— START OF Dataset extract —

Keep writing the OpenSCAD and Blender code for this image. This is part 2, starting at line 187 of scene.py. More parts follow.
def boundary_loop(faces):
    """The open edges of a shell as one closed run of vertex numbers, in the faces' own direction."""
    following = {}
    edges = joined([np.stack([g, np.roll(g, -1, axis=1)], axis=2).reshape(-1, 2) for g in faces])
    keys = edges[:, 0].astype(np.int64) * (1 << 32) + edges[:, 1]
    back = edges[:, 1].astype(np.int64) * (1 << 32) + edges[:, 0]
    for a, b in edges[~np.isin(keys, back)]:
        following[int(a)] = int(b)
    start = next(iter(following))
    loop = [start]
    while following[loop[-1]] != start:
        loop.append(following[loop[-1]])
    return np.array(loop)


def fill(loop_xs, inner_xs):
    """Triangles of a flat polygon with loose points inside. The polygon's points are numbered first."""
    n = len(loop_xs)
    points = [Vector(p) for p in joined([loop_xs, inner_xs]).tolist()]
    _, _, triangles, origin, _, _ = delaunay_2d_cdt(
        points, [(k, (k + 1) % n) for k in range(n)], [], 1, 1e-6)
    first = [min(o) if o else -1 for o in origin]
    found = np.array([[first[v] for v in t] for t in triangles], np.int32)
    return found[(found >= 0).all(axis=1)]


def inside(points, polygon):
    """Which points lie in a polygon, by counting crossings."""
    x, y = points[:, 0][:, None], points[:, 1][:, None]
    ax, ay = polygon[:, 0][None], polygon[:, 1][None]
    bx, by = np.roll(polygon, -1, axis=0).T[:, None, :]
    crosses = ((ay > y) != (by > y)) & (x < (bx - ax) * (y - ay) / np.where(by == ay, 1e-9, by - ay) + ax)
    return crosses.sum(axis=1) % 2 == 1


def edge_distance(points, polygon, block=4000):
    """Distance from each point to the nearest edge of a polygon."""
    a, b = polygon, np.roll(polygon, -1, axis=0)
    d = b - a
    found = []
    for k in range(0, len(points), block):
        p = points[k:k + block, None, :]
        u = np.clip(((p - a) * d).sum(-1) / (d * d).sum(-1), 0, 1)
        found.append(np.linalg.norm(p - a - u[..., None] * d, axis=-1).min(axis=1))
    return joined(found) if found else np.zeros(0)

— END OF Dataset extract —

▸ Exercise goal
From the very first line of the data through the line with "return np.array(loop)" in it, please reproduce each line exactly and output nothing more.

▸ Correct result
Keep writing the OpenSCAD and Blender code for this image. This is part 2, starting at line 187 of scene.py. More parts follow.
def boundary_loop(faces):
    """The open edges of a shell as one closed run of vertex numbers, in the faces' own direction."""
    following = {}
    edges = joined([np.stack([g, np.roll(g, -1, axis=1)], axis=2).reshape(-1, 2) for g in faces])
    keys = edges[:, 0].astype(np.int64) * (1 << 32) + edges[:, 1]
    back = edges[:, 1].astype(np.int64) * (1 << 32) + edges[:, 0]
    for a, b in edges[~np.isin(keys, back)]:
        following[int(a)] = int(b)
    start = next(iter(following))
    loop = [start]
    while following[loop[-1]] != start:
        loop.append(following[loop[-1]])
    return np.array(loop)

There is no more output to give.